Avant d'entamer notre dernière ligne droite pour traverser la Turquie, nous avions décider de nous octroyer deux jours de pause pour profiter des merveilles d'Istanbul-Constantinople-Byzance.


Levés de bon matin nous nous lançons à l'assaut de la ville pour ne pas en perdre une miette. Après une matinée à flâner dans les rues, nous retrouvons Bedri, notre ami chaldéen, pour partager un déjeuner fait de durums, le traditionnel sandwich turc. Nous prenons ensuite la direction de la basilique Sainte Sophie, église construite sous le règne de Constantin au Ve siècle puis transformée en mosquée 1000 ans plus tard puis en musée il y a 100 ans.

En fin de journée, nous visitons le quartier de Balat à l'ouest de la ville, près des remparts de l'ancienne ville.

Nous regagnons ensuite Bebek pour un dîner des plus chaleureux chez Neçibe, l'ancienne nourrice de Pierre Emmanuel, qui nous accueille comme des rois. La soirée est riche en souvenirs et même si les mots ne nous permettent pas toujours de nous comprendre, les visages en expriment beaucoup.

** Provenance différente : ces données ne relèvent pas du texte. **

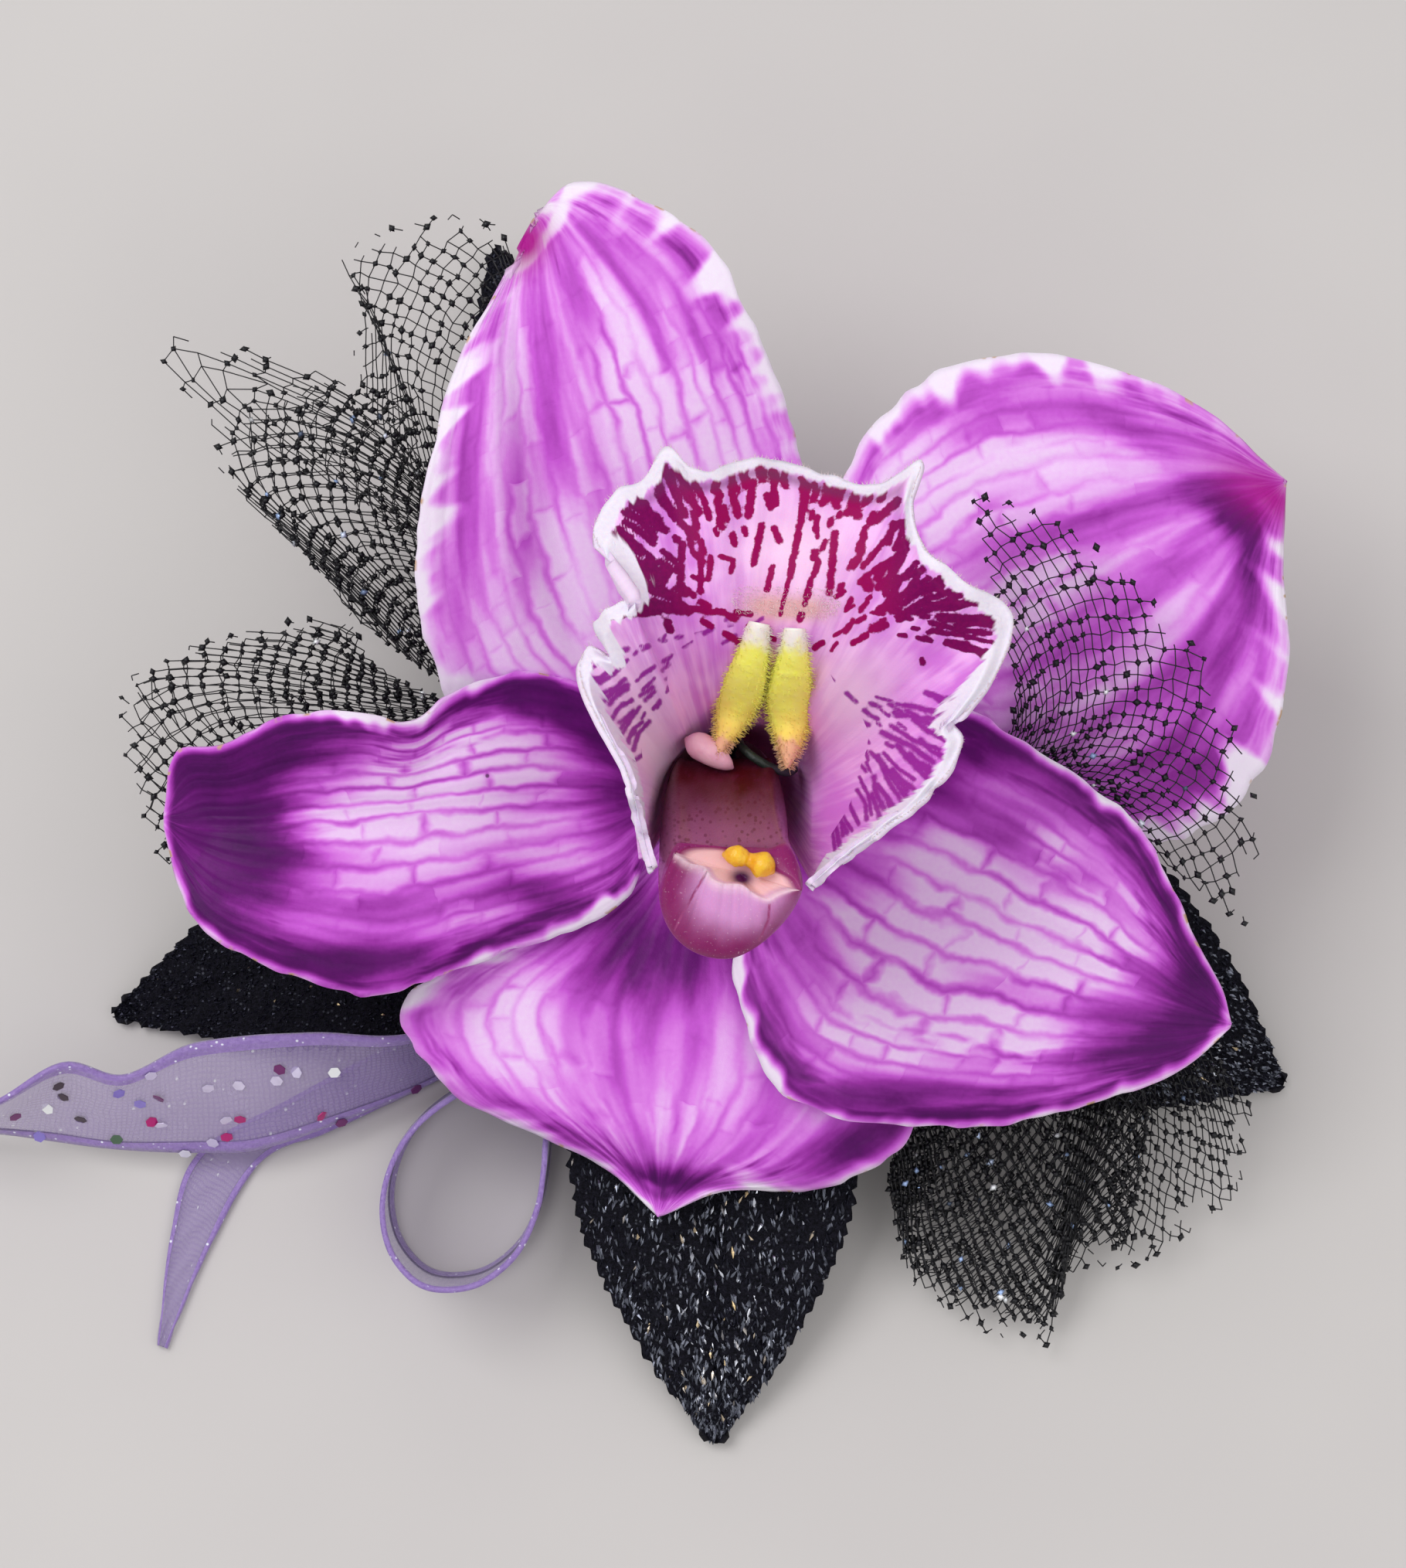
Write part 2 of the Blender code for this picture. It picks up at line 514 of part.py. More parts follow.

Samedi 7 décembre : 42e jour


Cette deuxième journée de repos devait être pour nous l'occasion de découvrir les merveilles culinaires d'Istanbul.

Levés encore de bon matin, nous petit déjeunons chez Neslihan, la fille de Neçibe. Ce moment chaleureux nous permet de découvrir le traditionnel petit déjeuner turc, le kahvalti : olives, pains au sésame, miel, fromage...

Nous partons ensuite nous perdre dans les célèbres bazars stambouliotes, le bazar égyptien et ses épices, et le grand bazar et ses tapis. Loukoums, fruits secs, épices, chocolats, animaux, soie, étoffes, tapis, bijoux et thé nous submergent dans un tourbillon olfactif et auditifs (la méthode turque pour vendre étant de crier fort à interval régulier).

Nous visitons ensuite la célèbre mosquée bleue et ses magnifiques plafonds (malheureusement en travaux et donc magnifiques selon les guides touristiques) et partons ensuite nous empiffrer de pâtisseries orientales (kunefe, baklava, trileçe...) le tout arrosé de thé que les turcs boivent sans modération à toute heure de la journée.

Nous rentrons ensuite à Bebek pour la messe anticipée du dimanche.

Nous passons la soirée avec la communauté Identes et la paroisse du sacré cœur afin d'aider au service du traditionnel dîner de Noël de la communauté. C'est l'occasion pour nous de rencontrer de jeunes chrétiens et de discuter de notre foi et de notre pèlerinage. Nous nous lions d'amitié avec Anita, membre d'Identes, en période de "noviciat". Son énergie et sa bonne humeur sont communicatifs et nous finissons la soirée en chantant quelques chants scouts tout en essuyant la vaisselle.

A la fin du dîner, nous disons au revoir à nos hôtes dans une certaines émotion. Comme à chaque fois, la route simplifie les relations et nous tissons très rapidement des liens avec les personnes que nous rencontrons, le départ n'en est à chaque fois que plus dur.


A l'issue de cette 6e semaine et avant d'entamer la dernière ligne droite de notre périple, notre tête tourbillonnent des visages des personnes rencontrées. Nous nous apprêtons à quitter l'Europe en laissant derrière nous ce chapelet de personnes qui chacune à leur manière nous ont permis d'avancer. Les mots ne seront jamais assez fort pour remercier ces bonnes âmes qui nous ont témoigner tant de gentillesse et de bienveillance. Nous les portons tous dans nos prières vers Jérusalem.


La route continue donc pour les Barouleurs, le moral est à bloc et déjà le Saint Sépulcre semble se détacher au loin.


Nous vous portons dans nos pensées et nos prières, sûrs que la Providence veille sur nous.